** BEGIN MATERIAL SUPPLIED **

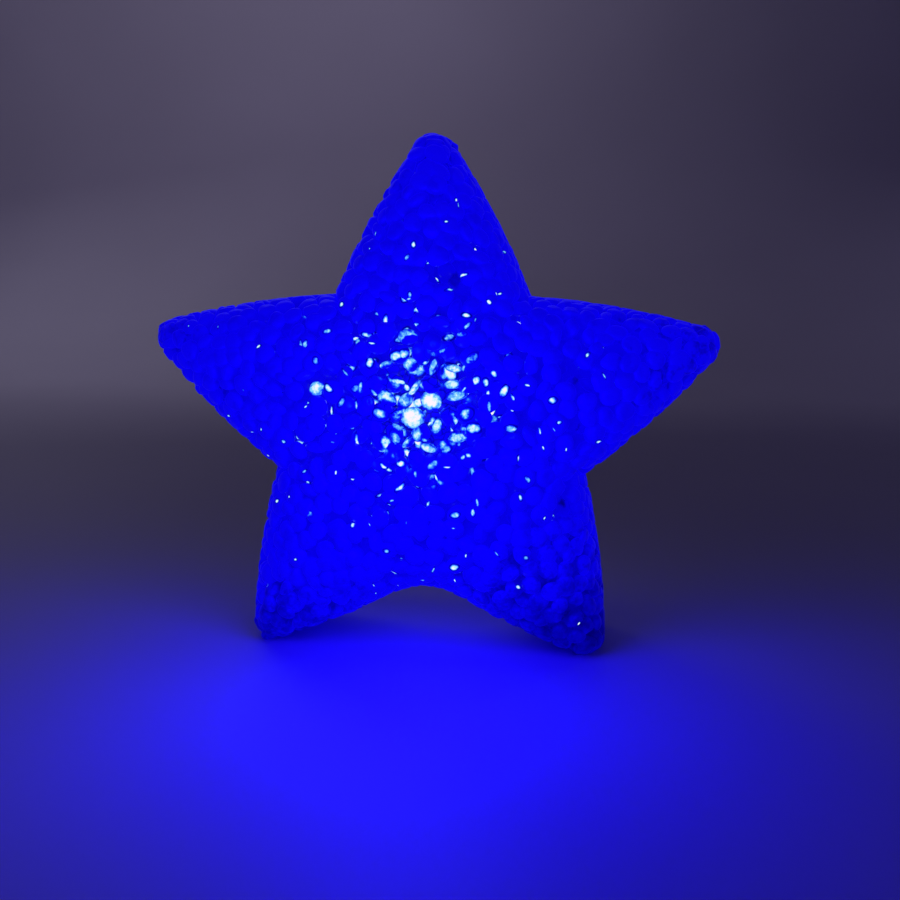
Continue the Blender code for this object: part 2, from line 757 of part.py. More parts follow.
door_panel = make_door(white_plastic)
door_screw_y = REAR_FACE_Y - DOOR_SINK + GAP
door_screw = make_screw("door_screw", 0, TAB_Z, door_screw_y, -1, SHANK_LENGTH - GAP, screw_steel)

unit = group("lamp_unit_origin", (0, REAR_FACE_Y, CENTRE_HEIGHT), None, *inside)
group("battery_door_origin", (0, REAR_FACE_Y, BAY_Z), unit, door_panel, door_screw)
group("switch_knob_origin", (0, SWITCH_TOP_Y, SWITCH_Z), unit, knob)
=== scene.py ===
"""Looks of the star night light: fused clear pellets lit blue by the LED behind them, and its lamp unit.

The star's two CAD shells are replaced by lens-shaped pellets. An outer and a middle layer lie against
the shells' outer surface and an inner layer lies against the wall of the hollow. A thin melted sheet
lies between them, and a smooth ring lies under the lamp unit's flange. Everything is placed from the
CAD nodes' meshes and boxes. Units are metres, +Z is up and the star's front faces -Y.
"""

import math

import bmesh
import bpy
import numpy as np
from mathutils import Matrix, Vector


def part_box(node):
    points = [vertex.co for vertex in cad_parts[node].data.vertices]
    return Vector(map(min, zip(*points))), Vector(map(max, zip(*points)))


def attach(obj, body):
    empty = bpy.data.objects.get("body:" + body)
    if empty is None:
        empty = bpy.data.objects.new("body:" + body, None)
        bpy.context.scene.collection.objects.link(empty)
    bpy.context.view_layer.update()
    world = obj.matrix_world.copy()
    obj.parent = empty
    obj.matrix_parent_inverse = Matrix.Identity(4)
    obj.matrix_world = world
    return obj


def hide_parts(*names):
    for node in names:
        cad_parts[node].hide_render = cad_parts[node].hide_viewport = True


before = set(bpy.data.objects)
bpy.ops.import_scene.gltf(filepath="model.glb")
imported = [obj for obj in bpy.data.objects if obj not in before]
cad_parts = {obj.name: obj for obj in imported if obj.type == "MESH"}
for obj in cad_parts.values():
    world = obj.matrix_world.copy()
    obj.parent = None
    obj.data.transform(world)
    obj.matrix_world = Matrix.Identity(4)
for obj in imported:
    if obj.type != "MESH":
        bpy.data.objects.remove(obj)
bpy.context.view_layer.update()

MM = 0.001
SEED = 7

# ---------------- places, all from the frame

SHELLS = {"front": "front_pellet_shell", "rear": "rear_pellet_shell"}
STAR_LOW = Vector(map(min, zip(*(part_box(n)[0] for n in SHELLS.values()))))
STAR_HIGH = Vector(map(max, zip(*(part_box(n)[1] for n in SHELLS.values()))))
LED_LOW, LED_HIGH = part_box("led")
LED_CENTRE = (LED_LOW + LED_HIGH) / 2
LED_TIP = Vector((LED_CENTRE.x, LED_LOW.y, LED_CENTRE.z))
HOUSING_LOW, HOUSING_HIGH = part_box("lamp_housing")
COLLAR_LOW, COLLAR_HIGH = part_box("mounting_collar")
FLANGE_R = (HOUSING_HIGH.x - HOUSING_LOW.x) / 2
COLLAR_R = (COLLAR_HIGH.x - COLLAR_LOW.x) / 2
SEAT_Y = COLLAR_HIGH.y
SEAT_R = FLANGE_R + 0.5 * MM
REAR_FACE_Y = HOUSING_HIGH.y
CENTRE_Z = LED_CENTRE.z
HALF_DEPTH = STAR_HIGH.y
FRONT_MIDDLE = Vector((0, STAR_LOW.y, CENTRE_Z))

# ---------------- the pellets' packing

PELLET_R = 2.25 * MM
PELLET_HALF_THICK = 1.3 * MM
# the deep attribute sets the painted shade in the creases between pellets
DEEP_SPAN = 2.6 * MM  # how far under a pellet's outermost point its "deep" attribute reaches 1
OUTER_SPACING = 3.0 * MM
MIDDLE_SPACING = 3.1 * MM
MIDDLE_DEPTH = 3.1 * MM
INNER_SPACING = 2.8 * MM
TRIES = 40  # random points tried for each square of a layer's spacing
OUTER_FLAT = 0.65  # share of the outer layer's pellets that lie nearly flat against the surface
MIDDLE_FLAT = 0.5
INNER_FLAT = 0.85
FLAT_TILT = 22  # degrees that a flat pellet leans at most
STEEP_TILT = 88  # and any other pellet
LUMPS = 0.08  # how far a pellet is from a true ellipsoid
PRESSED = 0.14  # share of a pellet's reach that the mould's wall has flattened
CORE_DEPTH = 1.5 * MM  # the melted sheet's depth under the wall of the hollow
CORE_THICK = 0.8 * MM
SEAT_GAP = 0.3 * MM
SEAT_ROUND = 0.6 * MM
MELTED_TONE = 0.9

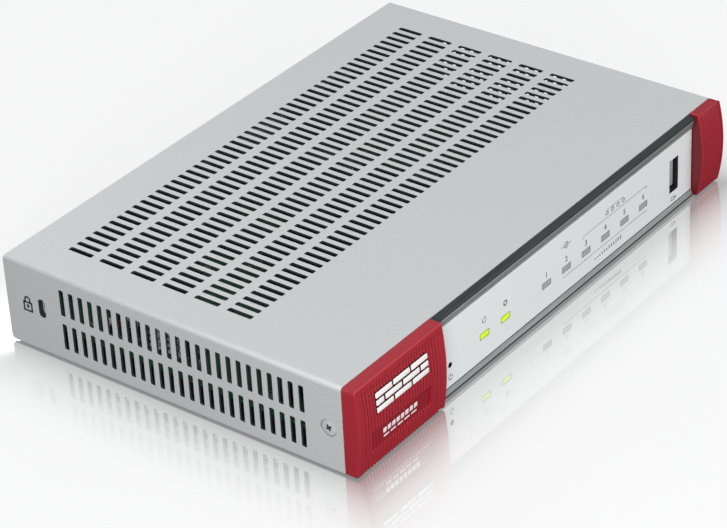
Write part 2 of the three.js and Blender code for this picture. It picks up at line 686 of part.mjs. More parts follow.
function sfpCage() {
  const z = ON_BOARD + SFP.height / 2;
  const back = SOCKET_FACE - SFP.depth;
  const walls = SFP.wall * 2;
  return blockAt(REAR_X.sfp, z, SFP.width, SFP.height, back, SOCKET_FACE)
    .subtract(blockAt(REAR_X.sfp, z, SFP.width - walls, SFP.height - walls, back + SFP.wall, SOCKET_FACE + 1));
}

function dcJack() {
  const at = [REAR_X.dc, DC.z];
  const face = PANEL_IN - GAP;
  const half = DC.bodyWidth / 2;
  return box(REAR_X.dc - half, REAR_X.dc + half, face - DC.bodyDepth, face, ON_BOARD, DC.z + DC.above)
    .add(rod('y', at, face - 1, PANEL_OUT, DC.collarRadius))
    .subtract(rod('y', at, PANEL_OUT - DC.holeDepth, PANEL_OUT + 1, DC.holeRadius));
}

function dcPin() {
  const at = [REAR_X.dc, DC.z];
  const from = PANEL_OUT - DC.holeDepth + 0.15;
  const shoulder = PANEL_OUT - 1.2;
  return rod('y', at, from, shoulder, DC.pinRadius, DC.pinRadius, 16)
    .add(rod('y', at, shoulder - 0.01, shoulder + 0.5, DC.pinRadius, DC.pinRadius * 0.6, 16));
}

const PIVOT_Y = REAR_EDGE - ROCKER.pivotInset;
const TRUNNION = { radius: 1.2, reach: 0.45, hole: 1.4 };
const POCKET_FLOOR = PIVOT_Y - 4;

function powerSwitchBody() {
  const face = PANEL_OUT + 0.2;
  const rim = blockAt(
    REAR_X.power, ROCKER.z, SWITCH.bezelWidth, SWITCH.bezelHeight, face, face + SWITCH.bezel,
  );
  const barrel = blockAt(
    REAR_X.power, ROCKER.z, SWITCH.bodyWidth, SWITCH.bodyHeight, PANEL_OUT - SWITCH.bodyDepth, face + 0.1,
  );
  const pocketHeight = (ROCKER.radius + 0.25) * 2;
  const pocket = blockAt(REAR_X.power, ROCKER.z, ROCKER.width + 0.4, pocketHeight, POCKET_FLOOR, face + 3);
  const reach = ROCKER.width / 2 + TRUNNION.reach + 0.15;
  const bearing = rod('x', [PIVOT_Y, ROCKER.z], REAR_X.power - reach, REAR_X.power + reach, TRUNNION.hole);
  return rim.add(barrel).subtract(pocket).subtract(bearing);
}

// A disc about the pivot, cut to a shallow V outside and flat inside, stored leaning to its "on" side.
function powerRocker() {
  const flat = -2.5; // the inner face, behind the pivot
  const valley = 1.6; // the middle of the V, ahead of the pivot
  const tip = 5.4; // the V's half height
  const steps = 6;
  const points = [[valley, 0]];
  const tipAngle = Math.asin(tip / ROCKER.radius);
  const rootAngle = Math.PI - Math.asin(Math.sqrt(ROCKER.radius ** 2 - flat ** 2) / ROCKER.radius);
  for (let step = 0; step <= steps; step += 1) {
    const angle = tipAngle + (rootAngle - tipAngle) * (step / steps);
    points.push([ROCKER.radius * Math.cos(angle), ROCKER.radius * Math.sin(angle)]);
  }
  for (let step = steps; step >= 0; step -= 1) {
    const angle = tipAngle + (rootAngle - tipAngle) * (step / steps);
    points.push([ROCKER.radius * Math.cos(angle), -ROCKER.radius * Math.sin(angle)]);
  }
  const half = ROCKER.width / 2;
  const reach = half + TRUNNION.reach;
  const rocker = prism('x', polygon(points), -half, half)
    .add(rod('x', [0, 0], -reach, reach, TRUNNION.radius));
  return rocker
    .rotate([-ROCKER.restTilt, 0, 0])
    .translate([REAR_X.power, PIVOT_Y, ROCKER.z]);
}

// ---------------------------------------------------------------- fasteners and feet

const SCREW_LENGTH = { side: 7, pan: 5 };
const PAN_HEAD = { radius: 2.8, crownRadius: 2, crownShare: 0.4 };
const RECESS = { slot: 0.7, depth: 0.9, sideSize: 3, panSize: 3 };

// A driver recess: a cross cut along an axis.
function crossRecess(axis, centre, from, to, size) {
  const half = size / 2;
  const slot = RECESS.slot / 2;
  const [a, b] = centre;
  if (axis === 'x') {
    return box(from, to, a - half, a + half, b - slot, b + slot)
      .add(box(from, to, a - slot, a + slot, b - half, b + half));
  }
  if (axis === 'y') {
    return box(a - half, a + half, from, to, b - slot, b + slot)
      .add(box(a - slot, a + slot, from, to, b - half, b + half));
  }
  return box(a - half, a + half, b - slot, b + slot, from, to)
    .add(box(a - slot, a + slot, b - half, b + half, from, to));
}

function countersunkScrew(side) {
  const centre = [SCREW.y, SCREW.z];
  const face = HALF_WIDTH - SCREW.inset;
  const neck = face - SCREW.sink;
  const tip = face - SCREW_LENGTH.side;
  const span = (from, to) => (side > 0 ? [from, to] : [-to, -from]);
  const radii = (inner, outer) => (side > 0 ? [inner, outer] : [outer, inner]);
  const head = rod('x', centre, ...span(neck, face), ...radii(SCREW.shankRadius, SCREW.headRadius));
  const shank = rod('x', centre, ...span(tip, neck + 0.1), SCREW.shankRadius, SCREW.shankRadius, 12);
  const recess = crossRecess('x', centre, ...span(face - RECESS.depth, face + 1), RECESS.sideSize);
  return head.add(shank).subtract(recess);
}

function panScrew(axis, centre, seat, headHeight) {
  const top = seat + headHeight;
  const shoulder = top - headHeight * PAN_HEAD.crownShare;
  return rod(axis, centre, seat, shoulder, PAN_HEAD.radius, PAN_HEAD.radius, 14)
    .add(rod(axis, centre, shoulder - 0.01, top, PAN_HEAD.radius, PAN_HEAD.crownRadius, 14))
    .add(rod(axis, centre, seat - SCREW_LENGTH.pan, seat + 0.1, SCREW.shankRadius, SCREW.shankRadius, 10))
    .subtract(crossRecess(axis, centre, top - RECESS.depth, top + 1, RECESS.panSize));
}

function foot(x, y) {
  return rod('z', [x, y], 0, 0.4, FOOT.radius - 0.4, FOOT.radius)
    .add(rod('z', [x, y], 0.39, FOOT.thickness, FOOT.radius));
}

// ---------------------------------------------------------------- put together

place('top_cover', topCover(), FINISH.greyPaint);
place('bottom_tray', bottomTray(), FINISH.greyPaint);
place('lock_plate', lockPlate(), FINISH.steel);
place('front_bezel', frontBezel(), FINISH.darkPlastic);
place('front_panel', frontPanel(), FINISH.whitePlastic);
place('left_end_cap', leftEndCap(), FINISH.redPlastic);
place('right_end_cap', endCap(RIGHT_BOW, HALF_WIDTH, RIGHT_CAP_EDGE), FINISH.redPlastic);
place('brick_emblem', emblem(), FINISH.emblem);

place('status_light_pipe', lightPipe(Object.values(STATUS_LAMPS)), FINISH.litLens);
place('port_light_pipe', lightPipe(PORT_LAMPS), FINISH.clearLens);
for (const [name, index] of Object.entries(STATUS_LAMPS)) {
  place(`led_${name}`, lampChip(index), FINISH.litLens);
}
for (const index of PORT_LAMPS) {
  place(`led_port_${index + 1}`, lampChip(index), FINISH.clearLens);
}

place('main_board', mainBoard(), FINISH.board);
place('processor', chipOnBoard(HEAT_SINK.x, HEAT_SINK.y, 24, 24, PROCESSOR_HEIGHT), FINISH.chip);
place(
  'thermal_pad',
  chipOnBoard(HEAT_SINK.x, HEAT_SINK.y, 22, 22, PAD_THICKNESS).translate([0, 0, PROCESSOR_HEIGHT + 0.1]),
  FINISH.pad,
);
place('heat_sink', heatSink(), FINISH.blackAluminium);
place('switch_chip', chipOnBoard(-50, 8, 14, 14, 1.2), FINISH.chip);
place('memory_chip_1', chipOnBoard(32, -26, 12, 9, 1.1), FINISH.chip);
place('memory_chip_2', chipOnBoard(32, -8, 12, 9, 1.1), FINISH.chip);
place('flash_chip', chipOnBoard(52, -34, 18, 12, 1.2), FINISH.chip);
[REAR_X.lan - JACK_PITCH, REAR_X.lan + JACK_PITCH, REAR_X.wan].forEach((x, index) => {
  place(`line_transformer_${index + 1}`, chipOnBoard(x, 40, 15, 11, 6), FINISH.blackPlastic);
});
[[86, 36, 4, 12], [74, 34, 4, 12], [62, 36, 3.15, 8]].forEach(([x, y, radius, height], index) => {
  place(`capacitor_${index + 1}`, capacitor(x, y, radius, height), FINISH.can);
});
place('inductor', inductor(70, 10), FINISH.chip);

place('usb_shell', usbShell(), FINISH.steel);
place('usb_insert', usbInsert(), FINISH.whitePlastic);
place('reset_switch', resetSwitch(), FINISH.blackPlastic);
place(
  'reset_button',
  rod('y', [RESET.x, RESET.z], BUTTON.tip, BUTTON.root, BUTTON.radius),
  FINISH.blackPlastic,
);

place('console_jack', jackBlock(REAR_X.console, 1), FINISH.steel);
place('wan_jack', jackBlock(REAR_X.wan, 1), FINISH.steel);
place('lan_jack_block', jackBlock(REAR_X.lan, LAN_PORTS), FINISH.steel);
place('sfp_cage', sfpCage(), FINISH.steel);
place('dc_jack', dcJack(), FINISH.blackPlastic);
place('dc_pin', dcPin(), FINISH.gold);
place('power_switch_body', powerSwitchBody(), FINISH.blackPlastic);
place('power_rocker', powerRocker(), FINISH.blackPlastic);

for (const [side, name] of [[-1, 'left'], [1, 'right']]) {
  place(`side_screw_${name}`, countersunkScrew(side), FINISH.greyPaint);
  place(`rear_screw_${name}`, panScrew('y', [side * LUG.x, LUG.screwZ], PANEL_OUT + 0.1, 1.7), FINISH.steel);
  for (const end of ['front', 'rear']) {
    const screwAt = [side * STANDOFF.x, STANDOFF[end]];
    place(`board_screw_${name}_${end}`, panScrew('z', screwAt, BOARD.top + 0.1, 1.8), FINISH.steel);
    place(`foot_${name}_${end}`, foot(side * FOOT.x, FOOT[end]), FINISH.rubber);
  }
}

export default appliance;
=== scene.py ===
"""Looks of the desktop firewall: painted steel case, moulded front, ribbed caps, sockets and the board inside."""

import json
import math
import random

import bmesh
import bpy
from mathutils import Matrix, Vector


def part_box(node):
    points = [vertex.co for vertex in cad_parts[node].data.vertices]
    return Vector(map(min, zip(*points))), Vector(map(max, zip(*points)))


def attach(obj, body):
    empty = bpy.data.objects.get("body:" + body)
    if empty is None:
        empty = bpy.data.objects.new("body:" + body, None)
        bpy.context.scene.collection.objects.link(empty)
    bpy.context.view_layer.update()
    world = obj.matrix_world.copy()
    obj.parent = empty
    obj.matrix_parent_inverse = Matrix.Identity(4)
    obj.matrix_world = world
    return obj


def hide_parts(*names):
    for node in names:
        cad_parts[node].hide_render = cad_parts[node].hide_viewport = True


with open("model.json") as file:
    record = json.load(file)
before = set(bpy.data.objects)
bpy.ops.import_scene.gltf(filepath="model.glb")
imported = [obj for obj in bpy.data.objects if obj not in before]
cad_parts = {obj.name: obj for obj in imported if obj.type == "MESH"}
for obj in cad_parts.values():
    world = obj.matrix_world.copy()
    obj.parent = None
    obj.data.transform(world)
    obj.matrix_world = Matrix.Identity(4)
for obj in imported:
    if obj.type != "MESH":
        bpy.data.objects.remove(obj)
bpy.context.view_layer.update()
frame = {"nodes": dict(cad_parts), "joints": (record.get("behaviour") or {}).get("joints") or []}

# Every length below is in millimetres, except where the camera, the lights and the floor stand.
MM = 0.001
QUARTER = math.pi / 2


def box(node):
    """The low and the high corner of a CAD node's box."""
    return [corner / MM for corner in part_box(node)]


def middle(node):
    low, high = box(node)
    return (low + high) / 2


cover_low, cover_high = box("top_cover")
tray_low, tray_high = box("bottom_tray")
left_cap_low, left_cap_high = box("left_end_cap")
right_cap_low, right_cap_high = box("right_end_cap")
panel_low, panel_high = box("front_panel")
board_low, board_high = box("main_board")
STEEL_FRONT = cover_low.y
PANEL_FACE = panel_low.y
REAR_FACE = tray_high.y
STEEL = 1.0


def add_object(name, data):
    thing = bpy.data.objects.new(name, data)
    bpy.context.scene.collection.objects.link(thing)
    return thing


# ---- camera and light

LENS = 141.49
SENSOR = 36.0
CAMERA_PLACE = (-0.66126, -0.51927, 0.5260)
CAMERA_RIGHT = Vector((0.59998, -0.79871, -0.04561))
CAMERA_DOWN = Vector((-0.44887, -0.28890, -0.84561))


def make_camera():
    data = bpy.data.cameras.new("camera")
    data.lens = LENS
    data.sensor_width = SENSOR
    data.clip_start = 0.01
    right = CAMERA_RIGHT.normalized()
    up = -(CAMERA_DOWN - right * CAMERA_DOWN.dot(right)).normalized()
    rotation = Matrix((right, up, right.cross(up))).transposed().to_4x4()
    camera = add_object("camera", data)
    camera.matrix_world = Matrix.Translation(CAMERA_PLACE) @ rotation
    bpy.context.scene.camera = camera


def area_light(name, place, target, size, power):
    data = bpy.data.lights.new(name, "AREA")
    data.shape = "RECTANGLE"
    data.size, data.size_y = size
    data.energy = power
    light = add_object(name, data)
    light.location = place
    light.rotation_euler = (Vector(target) - Vector(place)).to_track_quat("-Z", "Y").to_euler()
    light.visible_camera = False


def make_world(strength, seen):
    """A pale studio: it lights the object at one strength and is seen directly at another."""
    world = bpy.data.worlds.new("studio")
    world.use_nodes = True
    tree = world.node_tree
    background = tree.nodes["Background"]
    background.inputs["Color"].default_value = (0.97, 0.985, 1.0, 1)
    path = tree.nodes.new("ShaderNodeLightPath")
    level = tree.nodes.new("ShaderNodeMapRange")
    level.inputs["To Min"].default_value = strength
    level.inputs["To Max"].default_value = seen
    tree.links.new(path.outputs["Is Camera Ray"], level.inputs["Value"])
    tree.links.new(level.outputs["Result"], background.inputs["Strength"])
    bpy.context.scene.world = world


# ---- materials


def linear(red, green, blue):
    """A display colour, 0 to 255 a channel, as the linear colour that shaders use."""
    channels = (value / 255 for value in (red, green, blue))
    return (*(v / 12.92 if v <= 0.04045 else ((v + 0.055) / 1.055) ** 2.4 for v in channels), 1.0)


def shade(colour, factor):
    return (*(min(1.0, channel * factor) for channel in colour[:3]), 1.0)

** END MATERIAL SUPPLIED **

▶ **DIRECTION**: Copy exactly the lines from the line with "door_screw_y = REAR_FACE_Y - DOOR_SINK + GAP" up to and including the line with "# ---------------- places, all from the frame", and no other lines.

▶ **ANSWER TO THE EXERCISE**:
door_screw_y = REAR_FACE_Y - DOOR_SINK + GAP
door_screw = make_screw("door_screw", 0, TAB_Z, door_screw_y, -1, SHANK_LENGTH - GAP, screw_steel)

unit = group("lamp_unit_origin", (0, REAR_FACE_Y, CENTRE_HEIGHT), None, *inside)
group("battery_door_origin", (0, REAR_FACE_Y, BAY_Z), unit, door_panel, door_screw)
group("switch_knob_origin", (0, SWITCH_TOP_Y, SWITCH_Z), unit, knob)
=== scene.py ===
"""Looks of the star night light: fused clear pellets lit blue by the LED behind them, and its lamp unit.

The star's two CAD shells are replaced by lens-shaped pellets. An outer and a middle layer lie against
the shells' outer surface and an inner layer lies against the wall of the hollow. A thin melted sheet
lies between them, and a smooth ring lies under the lamp unit's flange. Everything is placed from the
CAD nodes' meshes and boxes. Units are metres, +Z is up and the star's front faces -Y.
"""

import math

import bmesh
import bpy
import numpy as np
from mathutils import Matrix, Vector


def part_box(node):
    points = [vertex.co for vertex in cad_parts[node].data.vertices]
    return Vector(map(min, zip(*points))), Vector(map(max, zip(*points)))


def attach(obj, body):
    empty = bpy.data.objects.get("body:" + body)
    if empty is None:
        empty = bpy.data.objects.new("body:" + body, None)
        bpy.context.scene.collection.objects.link(empty)
    bpy.context.view_layer.update()
    world = obj.matrix_world.copy()
    obj.parent = empty
    obj.matrix_parent_inverse = Matrix.Identity(4)
    obj.matrix_world = world
    return obj


def hide_parts(*names):
    for node in names:
        cad_parts[node].hide_render = cad_parts[node].hide_viewport = True


before = set(bpy.data.objects)
bpy.ops.import_scene.gltf(filepath="model.glb")
imported = [obj for obj in bpy.data.objects if obj not in before]
cad_parts = {obj.name: obj for obj in imported if obj.type == "MESH"}
for obj in cad_parts.values():
    world = obj.matrix_world.copy()
    obj.parent = None
    obj.data.transform(world)
    obj.matrix_world = Matrix.Identity(4)
for obj in imported:
    if obj.type != "MESH":
        bpy.data.objects.remove(obj)
bpy.context.view_layer.update()

MM = 0.001
SEED = 7

# ---------------- places, all from the frame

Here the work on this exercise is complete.